Here is my modified coding:

<?php
    $runq = mysqli_query($connect, "SELECT * FROM `categories` ORDER BY category ASC");
    while ($row = mysqli_fetch_assoc($runq)) {
        $category_id = $row['id'];
        $queryac     = mysqli_query($connect, "SELECT * FROM `posts` WHERE category_id = '$category_id' and active='Yes'");
        while ($row = mysqli_fetch_assoc($queryac)) {
        $cat_id = count($row['category_id']);
        echo '
            <a href="category.php?id=' . $row['id'] . '" class="list-group-item list-group-item-action"><i class="fa fa-arrow-right""></i>&nbsp; ' . $row['category'] . ' '.[ $cat_id ].'</a>
		';
            }
    }
?>

This produces one line for each category that has posts thusly: Array. I don't know how to properly code the second query to get a post count. Any help would be appreciated.

[ginerjm]

Why does this topic resemble very strongly another one that is currently being posted in 2 separate pieces?

[Barand]

Don't run queries inside loops. Use a single query with a JOIN.

Don't use SELECT *. Specify the columns you need.

SELECT c.id
     , c.category
     , COUNT(p.id) as numposts
FROM categories c
     LEFT JOIN posts p
          ON c.id = p.category_id
          AND active = 'Yes'
GROUP BY c.id
ORDER BY category;

 

[OldGrim]

Hey Barand long time huh? OK I'll try your suggestion, thanks.

[OldGrim]

Barand I tried your solution and it doesn't work (for me) as I don't knw how to code the result of your code however, I found the solution on my own and it works great! Here is the final result:

<?php
    $runq = mysqli_query($connect, "SELECT * FROM `categories` ORDER BY category ASC");
    while ($row = mysqli_fetch_assoc($runq)) {
        $category_id = $row['id'];
        $queryac     = mysqli_query($connect, "SELECT * FROM `posts` WHERE category_id = '$category_id' and active='Yes'");
        $count = mysqli_num_rows($queryac);
        $cntrow = $count;
	if ($cntrow == '0' OR $cntrow > '1') { $tc = "s"; } else { $tc = ""; }
        echo '
            <a href="category.php?id=' . $row['id'] . '" class="list-group-item list-group-item-action"><i class="fa fa-arrow-right""></i>&nbsp; ' . $row['category'] . ' - '.$cntrow.' article'.$tc.'</a>
		';
    }
?>

If you care to see the outcome here is my url: https://blog.trans-galactic.com

[Barand]

2 hours ago, OldGrim said:

as I don't knw how to code the result of your code

Like this...

$res = $connect->query("SELECT c.id
                             , c.category
                             , COUNT(p.id) as numposts
                        FROM categories c
                             LEFT JOIN posts p
                                  ON c.id = p.category_id
                                  AND active = 'Yes'
                        GROUP BY c.id
                        ORDER BY category
                        ");
foreach ($res as $row)  {
    $tc = ($row['numposts']==1) ? '' : 's';
    echo "a href='category.php?id={$row['id']}' class='list-group-item list-group-item-action'>
             <i class='fa fa-arrow-right'></i>&nbsp;{$row['category']} - {$row['numposts']} article$tc
         </a>";
}

 

[OldGrim]

Thanks Barand; I will keep your coding for future use you see, this is a blog script package that I purchased and I want to maintain the authors coding methods as I am entitled to updates. I appreciate the time you spent on this problem for me.

[gizmola]

On 6/7/2023 at 8:04 PM, OldGrim said:

Thanks Barand; I will keep your coding for future use you see, this is a blog script package that I purchased and I want to maintain the authors coding methods as I am entitled to updates. I appreciate the time you spent on this problem for me.

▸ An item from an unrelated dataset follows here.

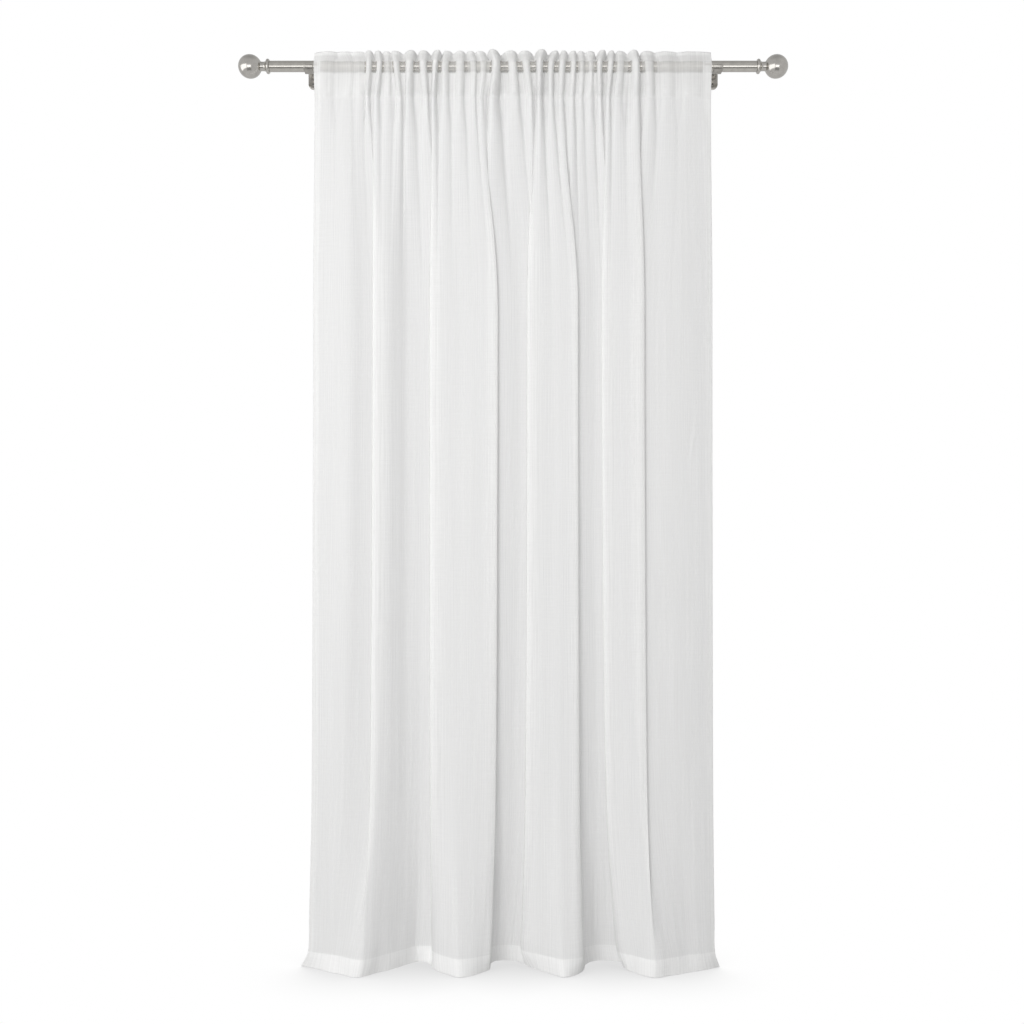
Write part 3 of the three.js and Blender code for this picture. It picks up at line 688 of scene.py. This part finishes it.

Unless the "style" of the original programmer is to be inefficient, there is simply no comparison.  The code you are using is extremely inefficient, as is most loops with an outer query that then drives an inner query.  

You are doing a query for every category.  That is slow and adds unnecessary strain on the database server.  Barand provided you the way an experienced developer would handle it:  one query using a join, so that you get one result set with all the data you need to display.

At the end of the day, it's your system, but you aren't maintaining anything for updates -- you've changed the original code and if they provide you an update, the change you just made will disappear, and you will need to figure out how to make it again, which is fairly standard with any customization that modifies the original code provided.